I was in disbelief honestly. Not only did they feel bold enough to make these statements, but the fact that they act like my husband owned me was baffling. Apparently, cutting my hair to suit my own preference, was helping destroy my marriage. In their twisted view, I needed his approval and maybe even his permission to shave my head.


I was a woman in my thirties. The last time I sought approval from a partner was in my teens when I had a lot to learn about relationships. I’m well beyond that stage, and as an imperfect human still under construction, I do know one thing; I am my own person. I do not need permission to do something as simple as a haircut from a partner.


I get it. I’m not oblivious. How often is a woman with a shaved head depicted as beautiful, and a black woman at that? According to the movies, it is usually in a moment of impulse or crisis that a woman shavs her head. I mean, why would any rational thinking woman want to shave her head because she simply wants to and feels beautiful that way? Right?!

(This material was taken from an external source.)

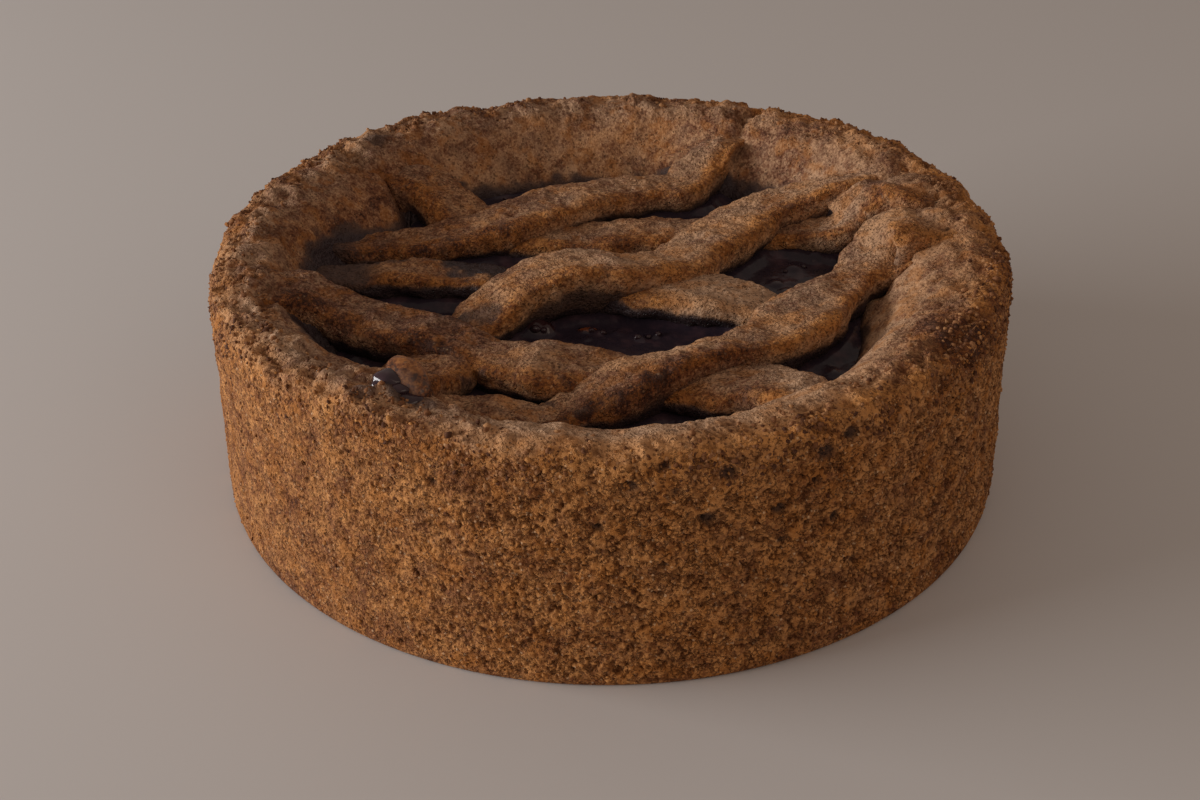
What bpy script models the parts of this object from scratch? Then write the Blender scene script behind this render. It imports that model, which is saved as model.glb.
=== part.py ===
"""Linzer torte: a deep round crust with a broad rim, a layer of jam in its recess, and a
lattice of seven uneven dough strips woven over the jam, with their ends on the rim.

The origin is the centre of the base, +Z is up and the front of the torte faces -Y.
"""

import math

import bmesh
import bpy
import numpy as np
from mathutils import Vector

MM = 0.001

# Driving dimensions of the crust.
TIN_RADIUS = 100 * MM
RIM_HEIGHT = 62 * MM
RECESS_FLOOR = 37 * MM
JAM_LEVEL = 44.5 * MM
BASE_ROUNDING = 1.2 * MM
CRUST_STEPS = 120

# Driving dimensions of the lattice.
STRIP_THICKNESS_SHARE = 0.44  # of the strip's width
STRIP_SIDES = 12
STRIP_SPACING = 4.6 * MM
STRIP_END_ROUNDING = 5 * MM
STRIP_FLATNESS = (0.48, 0.58)  # powers of the section's width and thickness; 1 is an ellipse

GAP = 0.3 * MM  # kept between pieces that lie on one another

# The rim isn't a true circle. Each lobe is (direction, half angle, amount) in degrees and mm.
LIP_LOBES = ((-36, 22, 4.5), (-62, 8, 2.5), (150, 14, 4), (-134, 10, 4), (10, 25, 3), (-90, 35, -2))
FOOT_LOBES = ((150, 16, 6), (105, 30, 4.5), (60, 16, 6), (-20, 20, 4), (139, 5, -5), (63, 4, -4))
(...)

Wrong! Many women feel beautiful without feeling beholden to their hair. Nothing about a shaved head depicts unattractive to me. We need to normalize shaved and bald beauty whether it’s by choice or not. We need to continue working on changing the narrative. Diversity of beauty is what makes us unique and beautiful.


Our hair does not need policing. The day that the female body stops being objectified, critiqued, or seen as a battlefield for control will be a day of complete freedom, but in the meantime, I am the only one who gets to define my sense of beauty. No one else. I don't need anyone's permission.